----- SUPPLIED MATERIAL -----

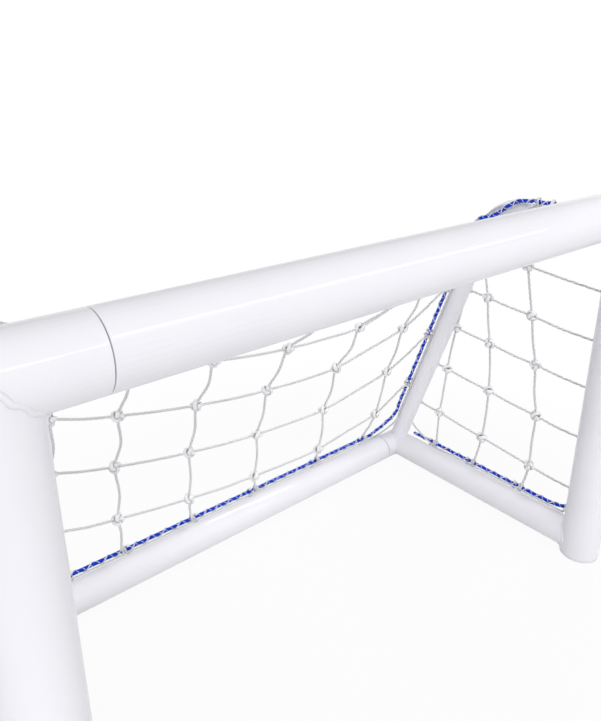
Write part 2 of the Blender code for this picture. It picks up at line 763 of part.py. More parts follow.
def side_row(share, depth):
    """Height of a row of the side net at a depth."""
    return share * Z_BAR + SIDE_TILT * (depth - SIDE_TILT_FROM * AXIS_DEPTH)


def side_knot(hand, share, column):
    """Where a row and a column of the side net cross, found in a few rounds."""
    foot, head, bow, top, skew = column
    height = share * Z_BAR
    for _ in range(4):
        t = (height - SIDE_LOW) / (top * Z_BAR - SIDE_LOW)
        curve = bow * 4 * t * (1 - t) * (1 + skew * (1 - 2 * t))
        depth = (foot + (head - foot) * t + curve) * AXIS_DEPTH
        height = side_row(share, depth)
    return side_point(hand, depth, height)


def side_hoop_point(hand, height):
    """A point of the side net's edge on the outer face of the upright."""
    run = (height - Z_GROUND) / math.cos(HOOP_LEAN)
    return on_hoop(run, hand, SELVEDGE_RISE, -math.pi / 2)


def side_hoop_tie(hand, share):
    """Where a row of the side net meets the upright."""
    fall = math.tan(HOOP_LEAN)
    at_floor = side_row(share, AXIS_DEPTH + Z_GROUND * fall)
    return side_hoop_point(hand, at_floor / (1 + SIDE_TILT * fall))


def side_net(hand, parent):
    """The flat side panel between post, side ground tube and hoop."""
    points = {}
    for c, column in enumerate(SIDE_COLUMNS):
        points["foot", c] = side_point(hand, column[0] * AXIS_DEPTH, SIDE_LOW)
        for r, share in enumerate(SIDE_ROWS):
            points[r, c] = side_knot(hand, share, column)
    for r, share in enumerate(SIDE_ROWS):
        height = side_row(share, POST_TIE_DEPTH)
        points[r, "post"] = side_point(hand, POST_TIE_DEPTH, height)
        points[r, "hoop"] = side_hoop_tie(hand, share)
    points["foot", "post"] = side_point(hand, POST_TIE_DEPTH * 1.27, SIDE_LOW)
    points["foot", "hoop"] = side_point(hand, AXIS_DEPTH - GROUND_R * 2.17, SIDE_LOW)
    points["heel"] = side_hoop_point(hand, Z_GROUND * 3.3)
    points["post_top"] = side_point(hand, POST_TIE_DEPTH, Z_BAR - FRONT_R * 1.475)
    hoop_ties = {"run_front": 2.53, "run_mid": 2.15, "run_c": 1.90}
    hoop_ties.update({("bend", 0): 1.0, ("bend", 1): 1.3, ("bend", 2): 1.6})
    for key, station in hoop_ties.items():
        points[key] = on_hoop(hoop_run(station), hand, SELVEDGE_RISE, -math.pi / 2)
    faces = [
        [("foot", "post"), ("foot", 0), (0, 0), (0, "post")],
        [("foot", 0), ("foot", 1), (0, 1), (0, 0)],
        [("foot", 1), ("foot", 2), (0, 2), (0, 1)],
        [("foot", 2), ("foot", "hoop"), "heel", (0, "hoop"), (0, 2)],
    ]
    for r in (0, 1):
        faces.append([(r, "post"), (r, 0), (r + 1, 0), (r + 1, "post")])
        faces.append([(r, 0), (r, 1), (r + 1, 1), (r + 1, 0)])
        faces.append([(r, 1), (r, 2), (r + 1, 2), (r + 1, 1)])
        faces.append([(r, 2), (r, "hoop"), (r + 1, "hoop"), (r + 1, 2)])
    faces += [
        [(2, "post"), (2, 0), (3, 0), (3, "post")],
        [(2, 0), (2, 1), (3, 1), (3, 0)],
        [(2, 1), (2, 2), (3, "hoop"), (3, 1)],
        [(2, 2), (2, "hoop"), (3, "hoop")],
        [(3, "post"), (3, 0), (4, 0), (4, "post")],
        [(3, 0), (3, 1), (4, "hoop"), (4, 0)],
        [(3, 1), (3, "hoop"), (4, "hoop")],
        [(4, "post"), (4, 0), "run_c", "run_mid", "run_front", "post_top"],
        [(4, 0), (4, "hoop"), ("bend", 0), ("bend", 1), ("bend", 2), "run_c"],
    ]
    used = {key for face in faces for key in face}
    points = {key: point for key, point in points.items() if key in used}
    return lattice("net_" + hand_name(hand), points, faces, parent)


def main():
    clear_scene()
    goal = empty("goal")
    spaces = empty("joint_spaces", goal)
    crossbar, rear = long_bars(goal)
    for hand in (-1, 1):
        cutters = tube_spaces(hand, spaces)
        front_frame(hand, goal)
        ground_frame(hand, goal, cutters)
        hoop(hand, goal, cutters)
        push_joint("crossbar", hand, goal, crossbar)
        push_joint("rear", hand, goal, rear)
        side_net(hand, goal)
        rope("border_rope_" + hand_name(hand), side_rope_path(hand), goal)
        hoop_hooks(hand, goal)
        side_hooks(hand, goal)
    back_net(goal)
    rope("border_rope_back", back_rope_path(), goal)
    rope("border_rope_crossbar", crossbar_rope_path(), goal)
    bar_hooks(goal)
    crossbar_hooks(goal)


main()
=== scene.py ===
"""Looks of the mini soccer goal: painted tubes, welds, knotted net, laid rope, hooks, studio."""
import random
from math import atan2, copysign, cos, exp, hypot, pi, radians, sin, sqrt, tan

import bmesh
import bpy
from bpy.props import FloatProperty, FloatVectorProperty, PointerProperty, StringProperty
from mathutils import Matrix, Vector


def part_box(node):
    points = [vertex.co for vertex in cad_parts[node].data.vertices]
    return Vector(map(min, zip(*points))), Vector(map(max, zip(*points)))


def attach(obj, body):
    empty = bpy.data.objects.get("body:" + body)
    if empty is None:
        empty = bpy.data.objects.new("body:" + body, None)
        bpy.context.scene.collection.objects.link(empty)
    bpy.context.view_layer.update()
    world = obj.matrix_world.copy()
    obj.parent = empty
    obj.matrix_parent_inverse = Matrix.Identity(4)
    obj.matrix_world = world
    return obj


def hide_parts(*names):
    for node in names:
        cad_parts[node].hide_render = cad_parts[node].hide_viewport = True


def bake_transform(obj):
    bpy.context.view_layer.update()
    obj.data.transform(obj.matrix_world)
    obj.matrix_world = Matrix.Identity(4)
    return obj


bl_info = {
    "name": "Mini soccer goal",
    "version": (1, 0, 0),
    "blender": (4, 5, 0),
    "location": "3D View > Sidebar > Goal",
    "description": "Paints and dresses a mini soccer goal with its net, rope, hooks and welds",
    "category": "Object",
}

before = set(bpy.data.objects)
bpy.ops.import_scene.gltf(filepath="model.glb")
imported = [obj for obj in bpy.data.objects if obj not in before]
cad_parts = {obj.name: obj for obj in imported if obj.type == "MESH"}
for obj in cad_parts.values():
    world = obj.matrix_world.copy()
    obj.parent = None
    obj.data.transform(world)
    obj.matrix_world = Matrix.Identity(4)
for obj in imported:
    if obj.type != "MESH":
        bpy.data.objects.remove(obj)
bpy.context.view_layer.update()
BODY = "goal_frame"
HANDS = ((-1, "left"), (1, "right"))
WHITE = (1, 1, 1, 1)
NET_CORD = "twisted_white_net_cord"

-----

• YOUR TASK:
Reproduce exactly, please, only the lines from the start of the data above to the line that contains "return side_hoop_point(hand, at_floor", with both ends kept.

• EXERCISE RESULT:
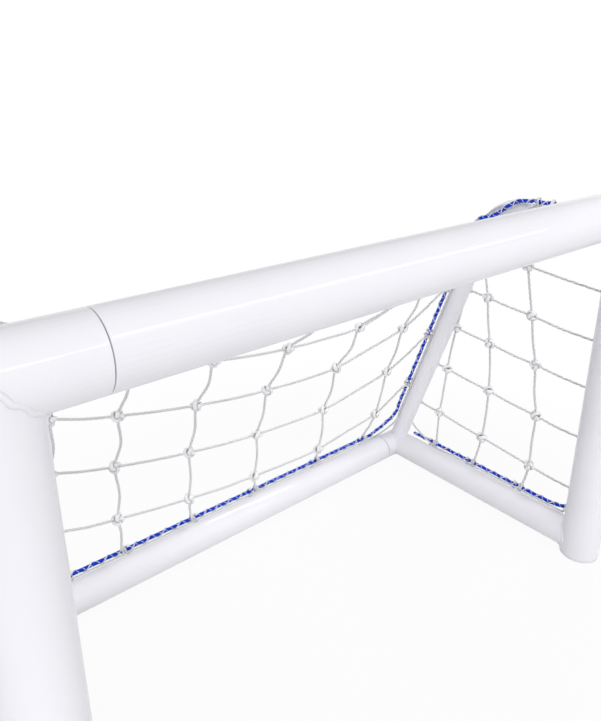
Write part 2 of the Blender code for this picture. It picks up at line 763 of part.py. More parts follow.
def side_row(share, depth):
    """Height of a row of the side net at a depth."""
    return share * Z_BAR + SIDE_TILT * (depth - SIDE_TILT_FROM * AXIS_DEPTH)


def side_knot(hand, share, column):
    """Where a row and a column of the side net cross, found in a few rounds."""
    foot, head, bow, top, skew = column
    height = share * Z_BAR
    for _ in range(4):
        t = (height - SIDE_LOW) / (top * Z_BAR - SIDE_LOW)
        curve = bow * 4 * t * (1 - t) * (1 + skew * (1 - 2 * t))
        depth = (foot + (head - foot) * t + curve) * AXIS_DEPTH
        height = side_row(share, depth)
    return side_point(hand, depth, height)


def side_hoop_point(hand, height):
    """A point of the side net's edge on the outer face of the upright."""
    run = (height - Z_GROUND) / math.cos(HOOP_LEAN)
    return on_hoop(run, hand, SELVEDGE_RISE, -math.pi / 2)


def side_hoop_tie(hand, share):
    """Where a row of the side net meets the upright."""
    fall = math.tan(HOOP_LEAN)
    at_floor = side_row(share, AXIS_DEPTH + Z_GROUND * fall)
    return side_hoop_point(hand, at_floor / (1 + SIDE_TILT * fall))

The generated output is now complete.